** Source data **
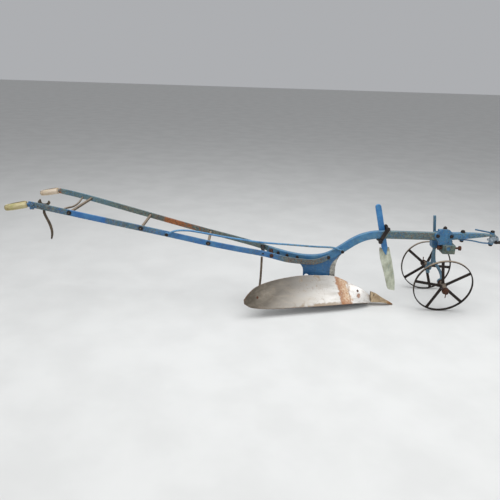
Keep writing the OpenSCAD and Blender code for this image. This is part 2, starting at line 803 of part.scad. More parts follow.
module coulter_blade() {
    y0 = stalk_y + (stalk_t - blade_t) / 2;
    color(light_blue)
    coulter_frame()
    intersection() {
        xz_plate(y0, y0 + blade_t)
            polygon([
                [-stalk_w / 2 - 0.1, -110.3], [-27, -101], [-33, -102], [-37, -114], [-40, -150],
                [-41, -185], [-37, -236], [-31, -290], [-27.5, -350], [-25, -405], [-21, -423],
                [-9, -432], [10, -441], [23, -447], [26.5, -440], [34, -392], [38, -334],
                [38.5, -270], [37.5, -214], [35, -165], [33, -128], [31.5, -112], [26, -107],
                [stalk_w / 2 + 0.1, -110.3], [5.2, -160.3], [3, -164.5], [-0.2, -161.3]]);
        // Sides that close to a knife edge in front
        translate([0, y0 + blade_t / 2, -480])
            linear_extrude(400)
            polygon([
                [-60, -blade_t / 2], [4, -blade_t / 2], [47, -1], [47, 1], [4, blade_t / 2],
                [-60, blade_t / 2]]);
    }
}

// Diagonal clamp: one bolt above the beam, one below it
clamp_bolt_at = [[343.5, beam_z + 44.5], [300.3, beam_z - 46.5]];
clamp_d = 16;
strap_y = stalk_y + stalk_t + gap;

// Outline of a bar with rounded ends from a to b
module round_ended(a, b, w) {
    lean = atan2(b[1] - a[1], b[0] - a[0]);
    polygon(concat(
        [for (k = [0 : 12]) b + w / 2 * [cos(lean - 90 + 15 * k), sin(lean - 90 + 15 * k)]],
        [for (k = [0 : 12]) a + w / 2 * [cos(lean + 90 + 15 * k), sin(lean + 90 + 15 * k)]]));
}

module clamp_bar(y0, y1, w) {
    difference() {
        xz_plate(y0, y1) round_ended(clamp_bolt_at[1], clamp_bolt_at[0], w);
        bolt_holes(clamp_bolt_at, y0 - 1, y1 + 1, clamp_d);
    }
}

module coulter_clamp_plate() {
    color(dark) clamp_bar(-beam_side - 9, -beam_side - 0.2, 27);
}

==

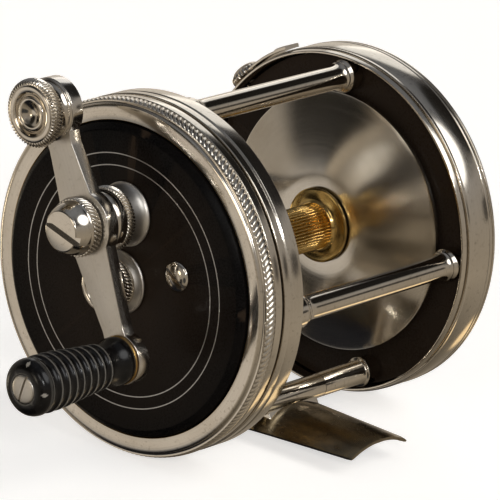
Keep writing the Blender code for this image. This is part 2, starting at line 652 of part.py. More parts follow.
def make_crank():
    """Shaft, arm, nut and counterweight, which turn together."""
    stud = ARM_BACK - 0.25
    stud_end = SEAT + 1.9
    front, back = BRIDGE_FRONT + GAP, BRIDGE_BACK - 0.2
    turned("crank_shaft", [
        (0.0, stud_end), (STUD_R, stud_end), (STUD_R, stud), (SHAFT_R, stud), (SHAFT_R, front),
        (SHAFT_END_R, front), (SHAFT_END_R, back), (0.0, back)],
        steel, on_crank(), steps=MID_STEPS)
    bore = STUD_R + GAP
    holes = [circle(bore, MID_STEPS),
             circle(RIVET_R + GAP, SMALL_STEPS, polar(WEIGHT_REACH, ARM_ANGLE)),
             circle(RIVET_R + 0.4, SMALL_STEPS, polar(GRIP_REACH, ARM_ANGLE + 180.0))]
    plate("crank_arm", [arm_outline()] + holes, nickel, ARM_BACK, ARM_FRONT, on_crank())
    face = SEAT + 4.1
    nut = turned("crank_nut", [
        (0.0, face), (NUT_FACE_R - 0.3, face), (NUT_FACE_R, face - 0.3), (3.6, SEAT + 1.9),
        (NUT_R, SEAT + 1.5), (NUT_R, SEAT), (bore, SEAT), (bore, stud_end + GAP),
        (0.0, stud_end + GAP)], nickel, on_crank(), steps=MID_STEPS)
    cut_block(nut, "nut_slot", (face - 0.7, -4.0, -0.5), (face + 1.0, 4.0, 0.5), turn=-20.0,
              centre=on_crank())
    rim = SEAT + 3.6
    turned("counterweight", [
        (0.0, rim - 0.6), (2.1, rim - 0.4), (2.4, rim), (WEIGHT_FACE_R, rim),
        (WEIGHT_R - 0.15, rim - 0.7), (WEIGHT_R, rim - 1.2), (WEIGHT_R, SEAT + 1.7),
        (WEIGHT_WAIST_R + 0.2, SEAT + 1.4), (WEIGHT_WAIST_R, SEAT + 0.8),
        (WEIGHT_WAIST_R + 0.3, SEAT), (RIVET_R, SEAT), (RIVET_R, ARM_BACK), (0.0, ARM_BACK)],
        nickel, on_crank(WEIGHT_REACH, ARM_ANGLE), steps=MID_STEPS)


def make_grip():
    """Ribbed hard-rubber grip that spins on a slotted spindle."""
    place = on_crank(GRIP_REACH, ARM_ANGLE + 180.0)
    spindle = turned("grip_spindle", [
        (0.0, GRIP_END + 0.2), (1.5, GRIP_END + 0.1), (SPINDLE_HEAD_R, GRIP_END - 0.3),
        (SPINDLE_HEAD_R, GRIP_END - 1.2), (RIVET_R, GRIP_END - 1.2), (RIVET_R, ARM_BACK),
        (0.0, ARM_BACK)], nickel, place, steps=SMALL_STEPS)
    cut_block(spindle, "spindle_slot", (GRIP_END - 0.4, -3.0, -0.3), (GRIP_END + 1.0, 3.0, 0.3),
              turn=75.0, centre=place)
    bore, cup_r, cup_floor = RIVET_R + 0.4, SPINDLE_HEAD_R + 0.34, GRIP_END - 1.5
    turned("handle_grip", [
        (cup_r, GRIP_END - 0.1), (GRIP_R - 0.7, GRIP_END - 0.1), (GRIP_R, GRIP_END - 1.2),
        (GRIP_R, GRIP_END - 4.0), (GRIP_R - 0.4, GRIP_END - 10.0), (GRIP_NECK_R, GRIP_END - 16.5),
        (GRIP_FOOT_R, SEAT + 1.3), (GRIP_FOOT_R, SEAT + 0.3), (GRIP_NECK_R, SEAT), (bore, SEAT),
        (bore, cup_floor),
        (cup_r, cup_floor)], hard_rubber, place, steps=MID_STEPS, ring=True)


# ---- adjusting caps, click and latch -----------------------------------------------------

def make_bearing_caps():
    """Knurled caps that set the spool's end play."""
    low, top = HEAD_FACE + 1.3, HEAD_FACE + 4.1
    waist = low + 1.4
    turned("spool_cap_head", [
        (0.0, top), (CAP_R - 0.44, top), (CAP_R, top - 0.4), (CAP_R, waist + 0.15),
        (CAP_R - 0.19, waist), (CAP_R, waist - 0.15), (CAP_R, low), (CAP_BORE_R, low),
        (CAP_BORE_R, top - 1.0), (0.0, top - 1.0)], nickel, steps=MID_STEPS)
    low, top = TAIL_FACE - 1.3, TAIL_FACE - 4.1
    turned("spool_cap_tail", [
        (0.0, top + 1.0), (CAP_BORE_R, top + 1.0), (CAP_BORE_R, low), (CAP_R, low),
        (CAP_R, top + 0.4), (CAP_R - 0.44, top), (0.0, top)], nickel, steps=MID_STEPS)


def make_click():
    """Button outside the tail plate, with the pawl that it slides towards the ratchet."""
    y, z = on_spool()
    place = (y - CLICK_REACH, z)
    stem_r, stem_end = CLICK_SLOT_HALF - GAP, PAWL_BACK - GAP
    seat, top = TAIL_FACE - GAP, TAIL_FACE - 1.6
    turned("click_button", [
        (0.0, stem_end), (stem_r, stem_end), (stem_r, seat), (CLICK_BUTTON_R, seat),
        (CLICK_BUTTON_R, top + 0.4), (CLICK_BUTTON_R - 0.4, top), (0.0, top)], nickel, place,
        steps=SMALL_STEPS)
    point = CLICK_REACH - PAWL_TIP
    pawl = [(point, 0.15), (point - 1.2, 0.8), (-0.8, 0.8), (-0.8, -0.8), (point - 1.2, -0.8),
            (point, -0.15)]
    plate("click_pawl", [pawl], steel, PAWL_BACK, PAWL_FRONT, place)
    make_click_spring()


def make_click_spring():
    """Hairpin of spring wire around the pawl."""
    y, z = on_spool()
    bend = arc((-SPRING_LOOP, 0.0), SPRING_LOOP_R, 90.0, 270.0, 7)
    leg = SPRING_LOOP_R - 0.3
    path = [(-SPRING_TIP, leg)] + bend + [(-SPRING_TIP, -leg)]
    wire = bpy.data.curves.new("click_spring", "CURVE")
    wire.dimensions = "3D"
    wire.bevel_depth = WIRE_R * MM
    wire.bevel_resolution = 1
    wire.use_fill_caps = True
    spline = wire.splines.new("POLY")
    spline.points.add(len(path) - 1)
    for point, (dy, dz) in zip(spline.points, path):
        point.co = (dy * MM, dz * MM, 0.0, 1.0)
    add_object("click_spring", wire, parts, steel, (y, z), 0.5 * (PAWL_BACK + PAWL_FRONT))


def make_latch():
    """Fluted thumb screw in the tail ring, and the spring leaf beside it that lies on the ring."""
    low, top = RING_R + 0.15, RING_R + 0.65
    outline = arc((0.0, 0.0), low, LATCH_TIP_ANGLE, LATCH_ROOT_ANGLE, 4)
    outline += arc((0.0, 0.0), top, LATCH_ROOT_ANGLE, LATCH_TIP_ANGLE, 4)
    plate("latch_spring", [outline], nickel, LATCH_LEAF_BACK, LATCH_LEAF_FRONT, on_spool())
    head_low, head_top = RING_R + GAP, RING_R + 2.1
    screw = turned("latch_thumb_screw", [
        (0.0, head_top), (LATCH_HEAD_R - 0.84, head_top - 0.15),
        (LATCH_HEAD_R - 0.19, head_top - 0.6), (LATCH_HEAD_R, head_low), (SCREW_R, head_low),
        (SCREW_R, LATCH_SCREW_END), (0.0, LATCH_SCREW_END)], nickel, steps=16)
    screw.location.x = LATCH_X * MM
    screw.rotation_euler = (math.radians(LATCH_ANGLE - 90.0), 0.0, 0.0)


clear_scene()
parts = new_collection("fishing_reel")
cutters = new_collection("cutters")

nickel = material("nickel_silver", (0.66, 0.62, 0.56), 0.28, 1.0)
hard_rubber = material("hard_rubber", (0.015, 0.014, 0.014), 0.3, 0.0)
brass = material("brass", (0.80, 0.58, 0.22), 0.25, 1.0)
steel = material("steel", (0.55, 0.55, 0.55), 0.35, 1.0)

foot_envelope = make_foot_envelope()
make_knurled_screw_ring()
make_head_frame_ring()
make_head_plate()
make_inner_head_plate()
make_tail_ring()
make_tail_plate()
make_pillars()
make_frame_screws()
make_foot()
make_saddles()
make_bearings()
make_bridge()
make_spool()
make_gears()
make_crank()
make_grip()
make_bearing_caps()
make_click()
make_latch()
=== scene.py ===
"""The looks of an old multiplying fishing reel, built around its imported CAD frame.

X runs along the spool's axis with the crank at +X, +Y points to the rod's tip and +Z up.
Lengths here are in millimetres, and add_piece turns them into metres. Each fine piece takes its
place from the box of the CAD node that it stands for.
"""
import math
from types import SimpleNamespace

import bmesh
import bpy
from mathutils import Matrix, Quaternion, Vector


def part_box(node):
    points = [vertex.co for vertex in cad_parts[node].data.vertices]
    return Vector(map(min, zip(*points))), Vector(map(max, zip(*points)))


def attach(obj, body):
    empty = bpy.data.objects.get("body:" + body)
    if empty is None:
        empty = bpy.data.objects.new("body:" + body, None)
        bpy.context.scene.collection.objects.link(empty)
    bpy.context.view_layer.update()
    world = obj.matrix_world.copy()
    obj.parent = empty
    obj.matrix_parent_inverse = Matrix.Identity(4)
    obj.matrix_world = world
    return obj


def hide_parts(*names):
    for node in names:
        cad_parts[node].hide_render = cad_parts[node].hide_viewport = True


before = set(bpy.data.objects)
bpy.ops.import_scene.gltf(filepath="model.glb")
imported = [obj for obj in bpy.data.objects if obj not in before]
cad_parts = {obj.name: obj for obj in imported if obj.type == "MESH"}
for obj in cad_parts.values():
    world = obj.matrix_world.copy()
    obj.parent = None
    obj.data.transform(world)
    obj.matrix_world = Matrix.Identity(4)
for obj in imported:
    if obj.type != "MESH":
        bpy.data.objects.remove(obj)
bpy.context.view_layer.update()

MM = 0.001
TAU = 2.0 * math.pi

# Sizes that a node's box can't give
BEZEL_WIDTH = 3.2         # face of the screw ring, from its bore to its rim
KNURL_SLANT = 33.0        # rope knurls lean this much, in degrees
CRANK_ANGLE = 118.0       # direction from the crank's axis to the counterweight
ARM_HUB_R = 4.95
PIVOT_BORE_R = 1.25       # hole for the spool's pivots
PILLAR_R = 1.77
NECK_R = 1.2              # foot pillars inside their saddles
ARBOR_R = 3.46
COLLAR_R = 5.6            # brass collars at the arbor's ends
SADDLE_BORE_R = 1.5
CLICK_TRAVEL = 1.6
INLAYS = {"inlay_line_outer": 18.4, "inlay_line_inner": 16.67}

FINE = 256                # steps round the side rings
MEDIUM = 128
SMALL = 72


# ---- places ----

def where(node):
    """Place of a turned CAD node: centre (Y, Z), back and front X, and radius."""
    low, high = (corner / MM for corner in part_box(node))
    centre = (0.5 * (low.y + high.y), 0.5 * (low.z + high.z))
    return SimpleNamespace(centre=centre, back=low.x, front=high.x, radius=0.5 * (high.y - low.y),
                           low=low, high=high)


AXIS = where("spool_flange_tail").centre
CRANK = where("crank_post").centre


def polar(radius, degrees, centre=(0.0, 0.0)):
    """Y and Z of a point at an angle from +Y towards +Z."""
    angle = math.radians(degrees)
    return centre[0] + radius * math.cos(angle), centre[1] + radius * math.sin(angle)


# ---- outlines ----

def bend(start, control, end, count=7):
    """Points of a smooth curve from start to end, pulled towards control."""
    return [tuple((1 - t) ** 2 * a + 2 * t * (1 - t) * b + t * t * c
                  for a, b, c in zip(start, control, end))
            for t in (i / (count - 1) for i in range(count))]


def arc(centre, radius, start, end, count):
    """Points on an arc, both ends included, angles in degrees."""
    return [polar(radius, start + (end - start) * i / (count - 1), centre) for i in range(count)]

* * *

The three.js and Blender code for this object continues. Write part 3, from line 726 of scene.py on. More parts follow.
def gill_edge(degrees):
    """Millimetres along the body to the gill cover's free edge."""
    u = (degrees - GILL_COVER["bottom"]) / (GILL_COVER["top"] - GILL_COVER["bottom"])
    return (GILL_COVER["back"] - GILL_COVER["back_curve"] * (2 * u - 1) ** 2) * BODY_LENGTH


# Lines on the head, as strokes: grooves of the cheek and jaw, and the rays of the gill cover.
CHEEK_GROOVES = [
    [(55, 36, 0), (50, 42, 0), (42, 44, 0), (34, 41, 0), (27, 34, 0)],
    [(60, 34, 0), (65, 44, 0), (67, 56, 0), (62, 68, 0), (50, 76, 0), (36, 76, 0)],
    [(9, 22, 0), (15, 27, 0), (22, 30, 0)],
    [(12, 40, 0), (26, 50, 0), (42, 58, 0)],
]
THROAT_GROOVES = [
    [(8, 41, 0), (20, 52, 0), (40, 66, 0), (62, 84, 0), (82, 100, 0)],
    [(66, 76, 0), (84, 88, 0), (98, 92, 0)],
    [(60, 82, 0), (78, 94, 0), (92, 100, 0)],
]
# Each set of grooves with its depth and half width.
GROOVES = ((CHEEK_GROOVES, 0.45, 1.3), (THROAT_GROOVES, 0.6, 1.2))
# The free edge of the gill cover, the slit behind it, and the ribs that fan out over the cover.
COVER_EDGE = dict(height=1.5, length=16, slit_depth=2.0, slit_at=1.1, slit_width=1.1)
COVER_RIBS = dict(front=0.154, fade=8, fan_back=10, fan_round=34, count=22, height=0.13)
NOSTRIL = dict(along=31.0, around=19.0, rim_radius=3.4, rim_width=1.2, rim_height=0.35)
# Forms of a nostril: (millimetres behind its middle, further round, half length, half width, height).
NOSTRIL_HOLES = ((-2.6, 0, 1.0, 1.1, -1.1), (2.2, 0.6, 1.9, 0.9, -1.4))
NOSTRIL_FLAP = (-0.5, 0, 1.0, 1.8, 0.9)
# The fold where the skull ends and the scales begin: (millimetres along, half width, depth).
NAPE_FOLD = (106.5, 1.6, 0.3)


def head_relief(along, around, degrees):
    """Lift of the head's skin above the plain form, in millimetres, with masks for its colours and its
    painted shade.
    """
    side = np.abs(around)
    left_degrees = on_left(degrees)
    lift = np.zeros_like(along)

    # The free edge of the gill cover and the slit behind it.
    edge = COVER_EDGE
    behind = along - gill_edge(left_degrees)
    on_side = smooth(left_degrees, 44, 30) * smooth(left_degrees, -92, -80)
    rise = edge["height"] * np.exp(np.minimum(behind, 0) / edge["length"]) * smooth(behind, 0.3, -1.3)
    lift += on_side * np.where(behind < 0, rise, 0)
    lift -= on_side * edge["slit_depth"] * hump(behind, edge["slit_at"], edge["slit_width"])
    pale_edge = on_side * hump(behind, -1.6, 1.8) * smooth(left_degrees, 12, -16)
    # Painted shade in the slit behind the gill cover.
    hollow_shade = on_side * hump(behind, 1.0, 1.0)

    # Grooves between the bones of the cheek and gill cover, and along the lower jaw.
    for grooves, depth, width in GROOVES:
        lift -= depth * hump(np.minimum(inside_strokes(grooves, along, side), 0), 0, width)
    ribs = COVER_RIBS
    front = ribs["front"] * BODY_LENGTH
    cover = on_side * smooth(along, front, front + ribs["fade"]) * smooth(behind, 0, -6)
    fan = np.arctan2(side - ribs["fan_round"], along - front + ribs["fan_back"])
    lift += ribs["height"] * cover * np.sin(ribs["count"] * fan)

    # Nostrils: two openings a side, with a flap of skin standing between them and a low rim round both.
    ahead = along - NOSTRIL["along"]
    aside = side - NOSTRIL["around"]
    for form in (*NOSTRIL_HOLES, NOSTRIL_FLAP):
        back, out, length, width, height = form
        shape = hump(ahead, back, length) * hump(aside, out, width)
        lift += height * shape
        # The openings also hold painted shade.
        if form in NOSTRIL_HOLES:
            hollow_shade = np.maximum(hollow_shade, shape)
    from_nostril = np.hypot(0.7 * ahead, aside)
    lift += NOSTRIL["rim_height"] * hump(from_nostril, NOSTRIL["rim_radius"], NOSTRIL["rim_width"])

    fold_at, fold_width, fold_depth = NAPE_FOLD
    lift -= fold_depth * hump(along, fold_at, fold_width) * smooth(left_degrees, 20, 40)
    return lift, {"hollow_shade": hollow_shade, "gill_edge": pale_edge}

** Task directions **
Give again the lines from the one with "foot_envelope = make_foot_envelope()" to the one with "zip(*points))), Vector(map(max, zip(*points)))", both lines included, exactly and with no other line.

** Reply **
foot_envelope = make_foot_envelope()
make_knurled_screw_ring()
make_head_frame_ring()
make_head_plate()
make_inner_head_plate()
make_tail_ring()
make_tail_plate()
make_pillars()
make_frame_screws()
make_foot()
make_saddles()
make_bearings()
make_bridge()
make_spool()
make_gears()
make_crank()
make_grip()
make_bearing_caps()
make_click()
make_latch()
=== scene.py ===
"""The looks of an old multiplying fishing reel, built around its imported CAD frame.

X runs along the spool's axis with the crank at +X, +Y points to the rod's tip and +Z up.
Lengths here are in millimetres, and add_piece turns them into metres. Each fine piece takes its
place from the box of the CAD node that it stands for.
"""
import math
from types import SimpleNamespace

import bmesh
import bpy
from mathutils import Matrix, Quaternion, Vector


def part_box(node):
    points = [vertex.co for vertex in cad_parts[node].data.vertices]
    return Vector(map(min, zip(*points))), Vector(map(max, zip(*points)))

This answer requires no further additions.